Vendo que todos os esforços semióticos na construção da imagem do “Tarcísio, o Moderado” foram jogados fora com a Síndrome de Dr. Fantástico e percebendo que o mote da “Defesa da Democracia” só empoderava ainda mais Lula, a grande mídia mudou o curso: passou a relativizar as decisões do STF e transformou a cobertura do julgamento do “núcleo duro” da “trama do golpe” (principalmente a Globo News) numa espécie de assistente dos advogados de Bolsonaro e seus companheiros – sublinhava pontos da defesa e os pontos fracos das acusações. Com um particular trabalho de sublinhar como o ministro Luiz Fux abordou cada uma das teses da defesa.

Recalcular a Rota

  Mas já era tarde. Percebendo que os efeitos macroeconômicos do tarifaço foram praticamente nulos (dólar cai sistematicamente enquanto o Ibovespa registrou novo recorde em setembro), que Trump dobrou a aposta sancionando a esposa de Alexandre do Moraes (reforçando ainda mais a urgência do discurso da defesa da soberania) e que as manifestações da esquerda nas ruas de todo o país contra a PEC da blindagem e a PL da Anistia impactaram as redes e os deputados no Congresso, viu a necessidade urgente de recalcular a rota.

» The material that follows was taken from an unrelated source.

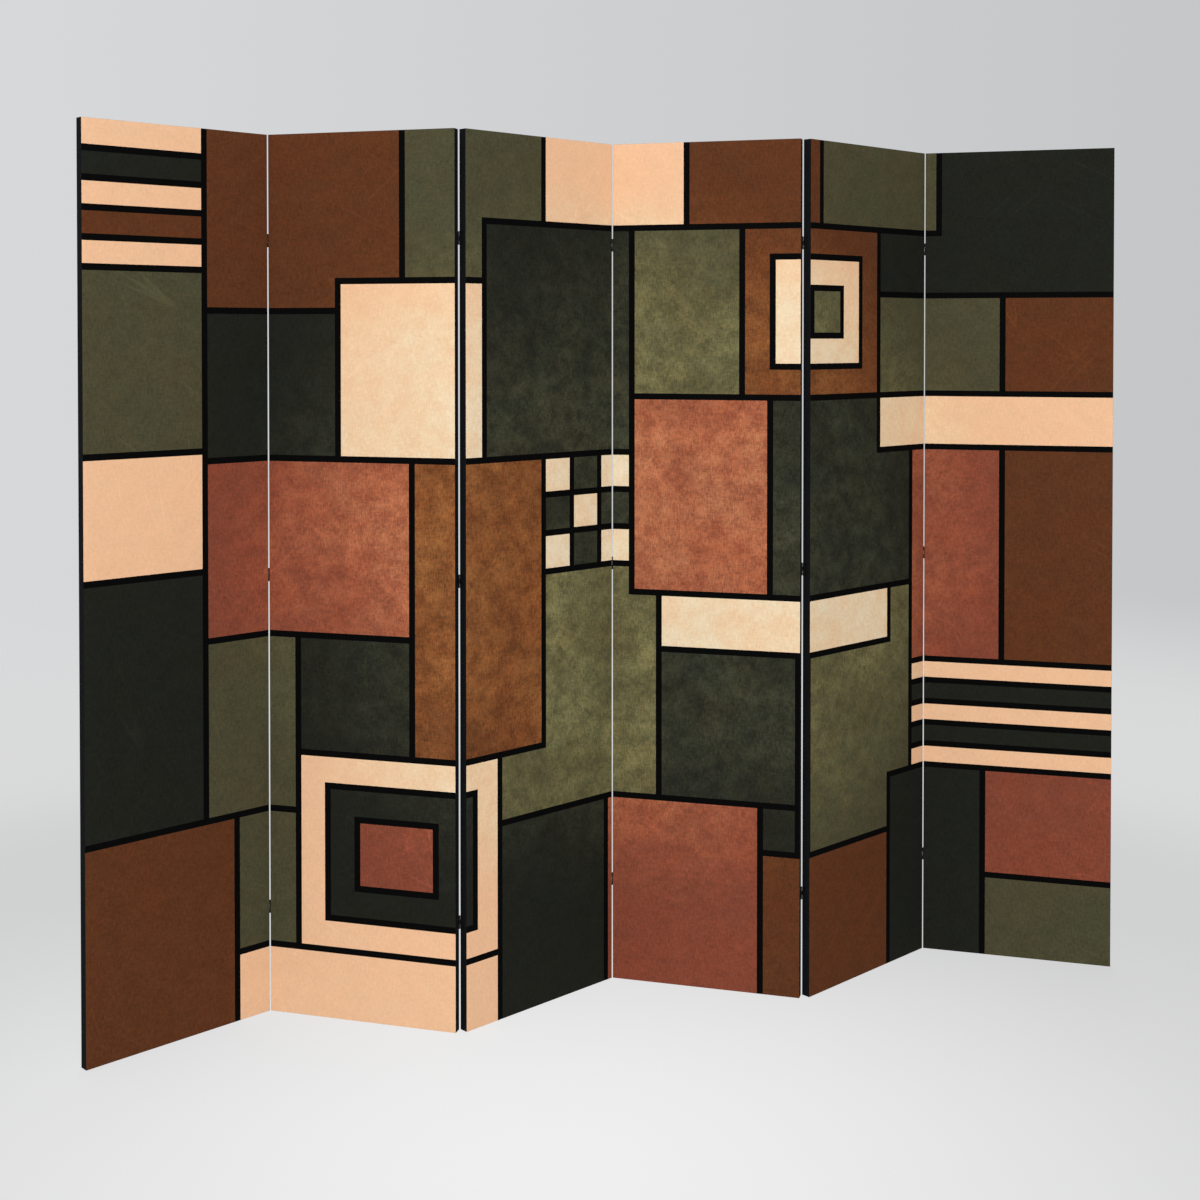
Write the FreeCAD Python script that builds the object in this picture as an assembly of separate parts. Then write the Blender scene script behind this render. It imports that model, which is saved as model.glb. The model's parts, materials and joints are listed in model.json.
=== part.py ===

Necessidade de Recalcular a rota também sentiram os mortos-vivos convocados às pressas para “pacificar a Nação” (Aécio Neves e Michel Temer propondo uma “PL da Dosimetria”) quando, em meio aos seus esforços de costurar um acordão com o Paulinho da Força, o STF e com tudo, viram Trump disparando fogo amigo com mais sanções de Trump. Empoderando ainda mais Lula e evidenciando o crime de lesa-pátria de Bolsonaro e seu filho além-mar.




O ápice foi o discurso de Lula na ONU nessa terça-feira reforçando que a Soberania brasileira “é inegociável”. E Pior! Logo depois foi a vez de Trump discursar, falando de “química” entre o encontro dele e Lula nos bastidores. Com 39 segundos “significativos” e com um “abraço” e um convite de uma conversação na próxima semana.

Também fez parte do recálculo de rota geral a tentativa do jornalismo corporativo interpretar as manifestações de rua do último domingo como uma tal de “pauta ética” que exporia “um constrangimento do PT e do Governo”.

Tentando um recall lavajatista para colar as manifestações contra a Blindagem e da Anistia aos tempos de Moro e Dallagnol, num esforço retórico a “colonista” Vera Magalhães (O Globo) escreve que a esquerda retoma o “combate a corrupção”: “Após 20 anos, esquerda retoma bandeira do combate à corrupção”.

Talvez, ver a gigantesca bandeira brasileira ser estendida em frente ao MASP despertou na “colonista” a memória afetiva dos tempos lavajatistas das multidões de camisetas amarelas da CBF na Avenida Paulista...



Tarcísio, o Redivivo

E como ficou a Semiótica Nem-Nem? Afinal, Bolsonaro foi condenado e cada vez mais próximo da Papuda?

Após o surto de Síndrome de Dr. Fantástico de Tarcísio de Freitas, até o jornalismo corporativo fez menção de fazê-lo andar na prancha para jogá-los aos tubarões. Como fez o Estadão em dois editoriais: “O Teorema de Tarcísio” e “As Escolhas de Tarcísio”, acusando-o de “desmoralizar a democracia” e de ter “esquecido suas obrigações como governador” (clique aqui e aqui).

O jornalão Folha até flertou com o governador do Paraná Ratinho Jr.

Mas, o tempo é exíguo para recomeçar do zero com um novo investimento semiótico em um “campeão branco”.

Nesse último domingo, na primeira página do Estadão, vemos talvez o primeiro movimento para repaginar Tarcísio, agora “O Redivivo”.

Explorando a contaminação metonímica (1+1=3) ao aproximar dois blocos de chamada na primeira página para criar um terceiro significado: “Tarcísio sofre críticas no Estado de SP; fora atrai até eleitor lulista”, citando uma suposta pesquisa que o governador fora do Estado é tido como “preparado”, “honesto” e “capaz”, enquanto em SP é “criticado”.

E na coluna ao lado, uma chamada para uma análise do cientista político Bolívar Lamounier: “Bolsonaro está fora do jogo. Lula também deve fazer”. A conclusão lógica do silogismo semiótico da lógica Nem-Nem.

Em tempos em que mortos-vivos como Temer e Aécio reaparecem para “pacificar”, parece compreensível a tentativa de ressuscitar Tarcísio, o Redivivo.

A conferir os novos capítulos dessa aventura semiótico para o ano eleitoral de maldades.